## Given data
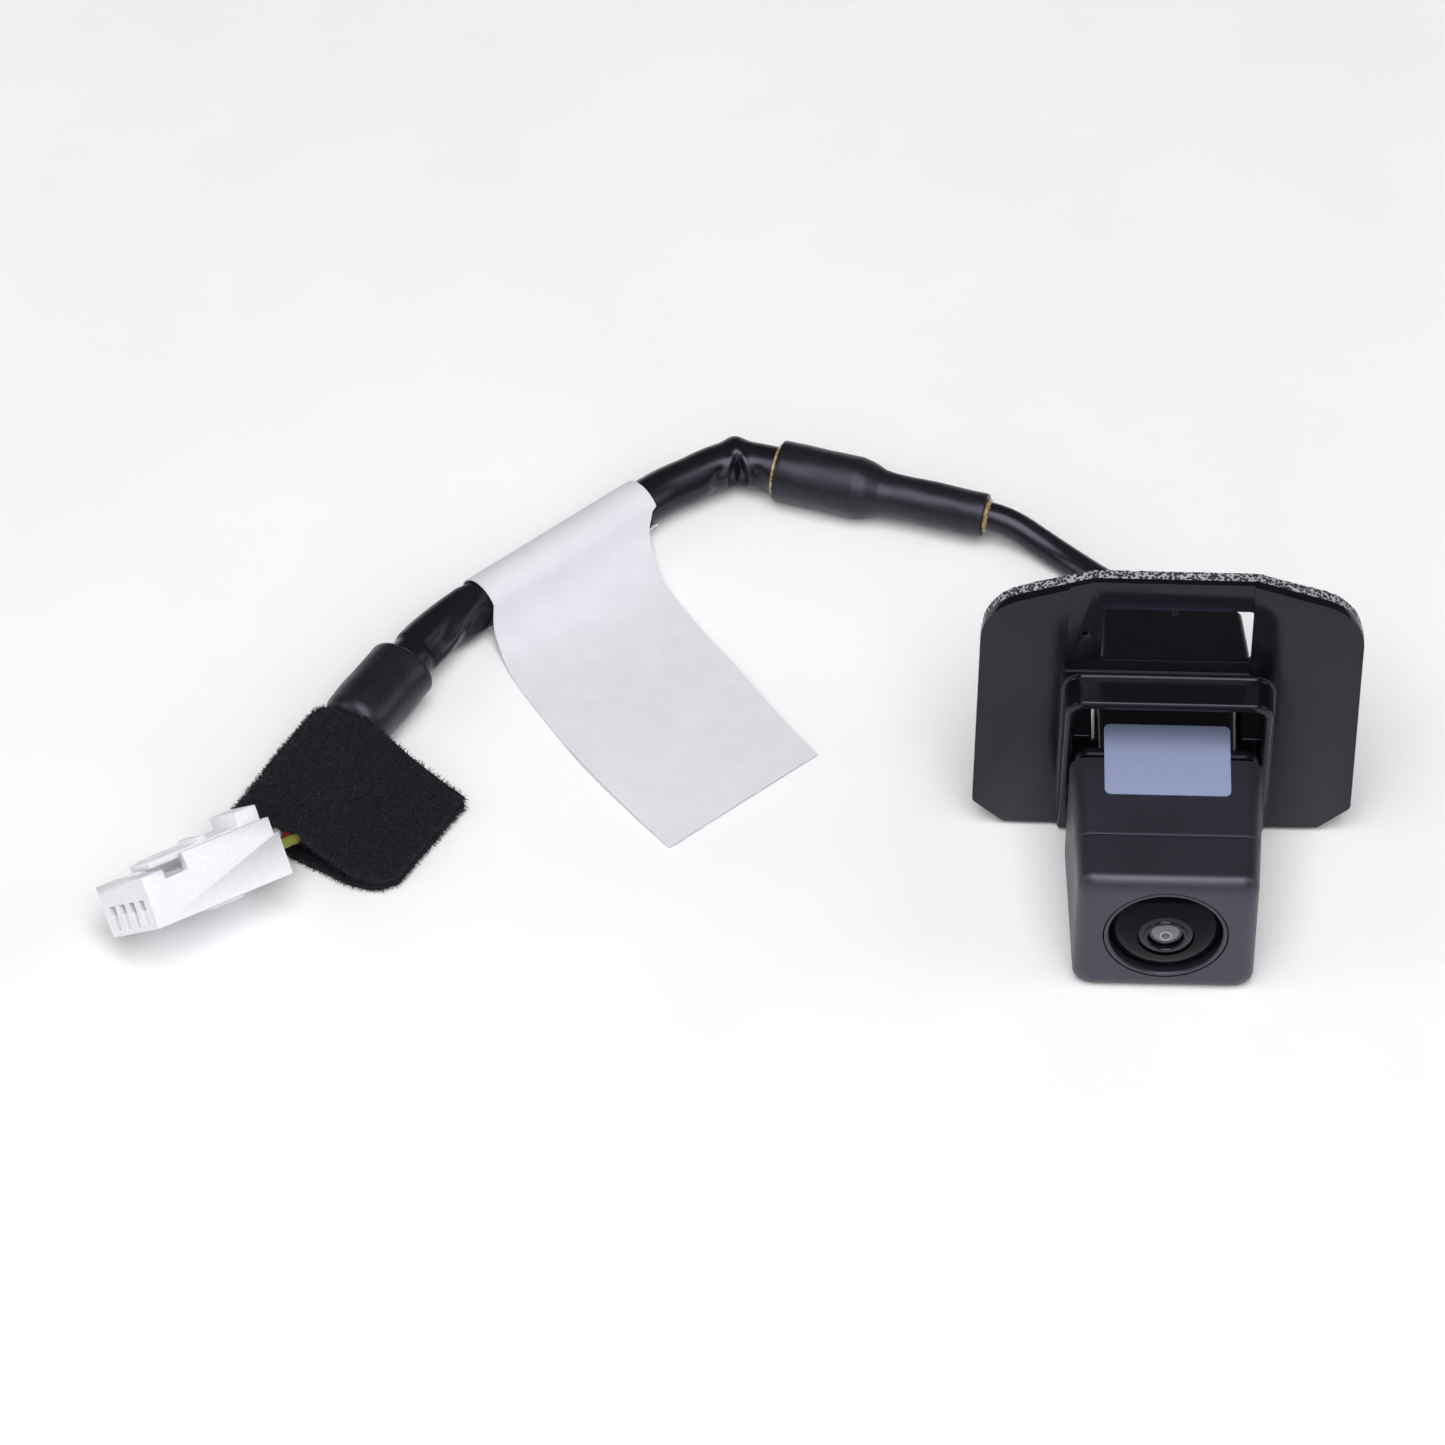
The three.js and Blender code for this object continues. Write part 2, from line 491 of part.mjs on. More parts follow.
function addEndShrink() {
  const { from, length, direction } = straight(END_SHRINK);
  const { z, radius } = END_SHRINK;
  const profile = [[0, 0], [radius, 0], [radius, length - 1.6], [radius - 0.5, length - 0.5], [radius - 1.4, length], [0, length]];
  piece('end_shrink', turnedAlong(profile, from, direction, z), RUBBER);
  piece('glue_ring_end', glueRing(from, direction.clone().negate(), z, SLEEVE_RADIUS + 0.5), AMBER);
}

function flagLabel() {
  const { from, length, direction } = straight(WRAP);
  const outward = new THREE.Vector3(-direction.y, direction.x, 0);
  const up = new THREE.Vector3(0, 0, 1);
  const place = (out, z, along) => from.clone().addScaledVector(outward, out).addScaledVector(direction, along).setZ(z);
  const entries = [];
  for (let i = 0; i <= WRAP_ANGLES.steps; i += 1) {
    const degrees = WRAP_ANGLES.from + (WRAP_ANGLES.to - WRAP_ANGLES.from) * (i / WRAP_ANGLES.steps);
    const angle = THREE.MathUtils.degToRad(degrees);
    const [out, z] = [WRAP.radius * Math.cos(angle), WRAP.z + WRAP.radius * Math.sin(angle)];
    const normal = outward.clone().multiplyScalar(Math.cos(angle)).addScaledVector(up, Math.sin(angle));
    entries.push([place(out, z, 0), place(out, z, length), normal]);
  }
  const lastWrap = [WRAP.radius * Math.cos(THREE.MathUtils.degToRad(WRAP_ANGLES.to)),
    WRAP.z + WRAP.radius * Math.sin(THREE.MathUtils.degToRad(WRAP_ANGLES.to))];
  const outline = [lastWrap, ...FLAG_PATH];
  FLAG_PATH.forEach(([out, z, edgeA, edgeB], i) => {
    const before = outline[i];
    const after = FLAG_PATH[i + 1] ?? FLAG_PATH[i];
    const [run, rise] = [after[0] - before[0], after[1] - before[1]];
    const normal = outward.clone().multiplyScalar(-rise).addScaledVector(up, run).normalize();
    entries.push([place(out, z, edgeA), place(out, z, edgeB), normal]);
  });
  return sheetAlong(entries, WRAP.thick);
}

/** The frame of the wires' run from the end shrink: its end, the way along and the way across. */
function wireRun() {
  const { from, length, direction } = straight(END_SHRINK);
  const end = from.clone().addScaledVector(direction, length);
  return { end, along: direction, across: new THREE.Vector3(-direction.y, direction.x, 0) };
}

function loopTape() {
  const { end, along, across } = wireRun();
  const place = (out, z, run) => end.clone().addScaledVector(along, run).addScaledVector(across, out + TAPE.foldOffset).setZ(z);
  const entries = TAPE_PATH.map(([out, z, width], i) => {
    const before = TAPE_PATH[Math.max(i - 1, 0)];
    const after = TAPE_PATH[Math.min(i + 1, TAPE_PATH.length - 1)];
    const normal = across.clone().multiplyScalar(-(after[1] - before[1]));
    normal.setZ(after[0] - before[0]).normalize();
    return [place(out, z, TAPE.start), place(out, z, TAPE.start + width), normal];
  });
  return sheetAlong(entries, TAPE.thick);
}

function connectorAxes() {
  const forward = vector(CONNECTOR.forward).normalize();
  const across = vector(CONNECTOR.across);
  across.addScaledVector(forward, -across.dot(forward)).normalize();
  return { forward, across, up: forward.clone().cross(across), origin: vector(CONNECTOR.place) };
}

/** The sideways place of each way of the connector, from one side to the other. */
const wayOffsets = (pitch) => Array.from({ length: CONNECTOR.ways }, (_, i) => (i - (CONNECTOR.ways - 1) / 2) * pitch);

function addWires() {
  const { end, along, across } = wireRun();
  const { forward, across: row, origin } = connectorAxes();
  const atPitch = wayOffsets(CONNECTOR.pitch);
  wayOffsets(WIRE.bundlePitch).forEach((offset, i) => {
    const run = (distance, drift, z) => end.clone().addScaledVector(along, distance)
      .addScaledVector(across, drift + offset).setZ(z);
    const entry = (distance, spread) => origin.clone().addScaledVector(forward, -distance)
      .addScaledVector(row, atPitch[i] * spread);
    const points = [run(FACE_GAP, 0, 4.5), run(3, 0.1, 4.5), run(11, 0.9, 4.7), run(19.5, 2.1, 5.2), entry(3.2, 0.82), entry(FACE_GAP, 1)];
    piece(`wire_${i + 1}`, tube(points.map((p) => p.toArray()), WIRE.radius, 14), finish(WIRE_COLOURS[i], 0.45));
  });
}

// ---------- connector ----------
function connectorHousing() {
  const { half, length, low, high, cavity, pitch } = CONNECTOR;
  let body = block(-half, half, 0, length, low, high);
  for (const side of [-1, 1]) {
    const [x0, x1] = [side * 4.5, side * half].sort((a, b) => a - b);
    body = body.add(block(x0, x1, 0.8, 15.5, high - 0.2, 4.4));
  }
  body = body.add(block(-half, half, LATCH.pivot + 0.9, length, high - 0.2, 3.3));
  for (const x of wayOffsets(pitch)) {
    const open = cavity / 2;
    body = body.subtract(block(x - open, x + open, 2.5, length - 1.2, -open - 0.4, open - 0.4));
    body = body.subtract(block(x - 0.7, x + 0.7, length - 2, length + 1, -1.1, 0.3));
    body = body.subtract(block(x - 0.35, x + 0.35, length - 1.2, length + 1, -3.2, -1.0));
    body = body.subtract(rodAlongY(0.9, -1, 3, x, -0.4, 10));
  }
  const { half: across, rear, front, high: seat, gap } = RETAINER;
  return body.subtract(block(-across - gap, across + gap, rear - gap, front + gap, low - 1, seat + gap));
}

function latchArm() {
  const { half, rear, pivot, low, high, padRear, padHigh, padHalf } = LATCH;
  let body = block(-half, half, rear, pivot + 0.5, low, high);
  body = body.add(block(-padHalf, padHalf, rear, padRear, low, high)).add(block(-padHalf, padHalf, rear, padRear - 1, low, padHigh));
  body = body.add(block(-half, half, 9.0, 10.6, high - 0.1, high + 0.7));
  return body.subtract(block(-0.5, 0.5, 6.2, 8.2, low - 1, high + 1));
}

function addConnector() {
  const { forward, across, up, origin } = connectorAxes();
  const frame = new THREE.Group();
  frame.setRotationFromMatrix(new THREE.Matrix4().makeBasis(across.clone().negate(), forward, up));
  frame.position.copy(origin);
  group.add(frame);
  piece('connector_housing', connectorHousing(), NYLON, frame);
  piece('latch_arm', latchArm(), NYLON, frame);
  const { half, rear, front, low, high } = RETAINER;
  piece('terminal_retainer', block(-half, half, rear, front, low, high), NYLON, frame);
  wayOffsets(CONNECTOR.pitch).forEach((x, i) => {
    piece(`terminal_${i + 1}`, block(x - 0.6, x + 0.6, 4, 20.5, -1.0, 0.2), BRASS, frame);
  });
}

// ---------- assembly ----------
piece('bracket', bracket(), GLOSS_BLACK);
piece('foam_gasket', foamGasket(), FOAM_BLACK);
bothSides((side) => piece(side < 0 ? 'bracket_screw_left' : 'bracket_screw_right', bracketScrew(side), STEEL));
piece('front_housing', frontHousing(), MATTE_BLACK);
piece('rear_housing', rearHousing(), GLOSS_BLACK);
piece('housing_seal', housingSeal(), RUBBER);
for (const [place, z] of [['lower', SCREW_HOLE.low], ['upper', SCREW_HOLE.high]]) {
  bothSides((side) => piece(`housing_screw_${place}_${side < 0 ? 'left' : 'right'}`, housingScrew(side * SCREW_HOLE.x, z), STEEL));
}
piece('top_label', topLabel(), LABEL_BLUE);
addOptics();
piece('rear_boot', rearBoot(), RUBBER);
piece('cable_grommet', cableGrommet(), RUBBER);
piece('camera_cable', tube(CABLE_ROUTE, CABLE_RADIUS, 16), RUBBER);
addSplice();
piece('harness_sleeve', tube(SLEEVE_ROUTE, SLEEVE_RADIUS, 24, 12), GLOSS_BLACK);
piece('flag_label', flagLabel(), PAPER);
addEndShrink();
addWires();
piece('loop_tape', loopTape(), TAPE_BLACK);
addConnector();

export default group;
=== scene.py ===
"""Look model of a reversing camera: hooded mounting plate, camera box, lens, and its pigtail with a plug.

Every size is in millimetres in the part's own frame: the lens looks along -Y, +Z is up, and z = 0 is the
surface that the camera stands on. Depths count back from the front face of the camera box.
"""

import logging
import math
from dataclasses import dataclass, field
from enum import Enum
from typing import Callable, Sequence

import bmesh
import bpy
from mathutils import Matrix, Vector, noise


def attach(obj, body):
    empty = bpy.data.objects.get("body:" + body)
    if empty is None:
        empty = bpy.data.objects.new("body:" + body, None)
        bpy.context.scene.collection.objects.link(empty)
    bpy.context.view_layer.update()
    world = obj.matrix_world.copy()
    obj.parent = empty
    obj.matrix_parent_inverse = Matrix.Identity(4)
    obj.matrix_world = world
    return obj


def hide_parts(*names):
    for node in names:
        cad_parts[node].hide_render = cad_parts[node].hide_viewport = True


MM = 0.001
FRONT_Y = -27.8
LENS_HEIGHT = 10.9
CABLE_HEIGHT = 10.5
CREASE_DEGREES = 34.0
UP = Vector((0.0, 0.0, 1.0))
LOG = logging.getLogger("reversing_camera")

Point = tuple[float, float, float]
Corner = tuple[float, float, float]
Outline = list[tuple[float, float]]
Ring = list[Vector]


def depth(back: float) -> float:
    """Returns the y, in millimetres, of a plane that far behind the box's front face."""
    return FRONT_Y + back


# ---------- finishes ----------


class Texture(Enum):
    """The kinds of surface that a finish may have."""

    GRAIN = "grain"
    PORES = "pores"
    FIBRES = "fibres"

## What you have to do
Only the lines from the one containing "if empty is" to the end of the listing belong in the output, each reproduced exactly.

## In response
    if empty is None:
        empty = bpy.data.objects.new("body:" + body, None)
        bpy.context.scene.collection.objects.link(empty)
    bpy.context.view_layer.update()
    world = obj.matrix_world.copy()
    obj.parent = empty
    obj.matrix_parent_inverse = Matrix.Identity(4)
    obj.matrix_world = world
    return obj


def hide_parts(*names):
    for node in names:
        cad_parts[node].hide_render = cad_parts[node].hide_viewport = True


MM = 0.001
FRONT_Y = -27.8
LENS_HEIGHT = 10.9
CABLE_HEIGHT = 10.5
CREASE_DEGREES = 34.0
UP = Vector((0.0, 0.0, 1.0))
LOG = logging.getLogger("reversing_camera")

Point = tuple[float, float, float]
Corner = tuple[float, float, float]
Outline = list[tuple[float, float]]
Ring = list[Vector]


def depth(back: float) -> float:
    """Returns the y, in millimetres, of a plane that far behind the box's front face."""
    return FRONT_Y + back


# ---------- finishes ----------


class Texture(Enum):
    """The kinds of surface that a finish may have."""

    GRAIN = "grain"
    PORES = "pores"
    FIBRES = "fibres"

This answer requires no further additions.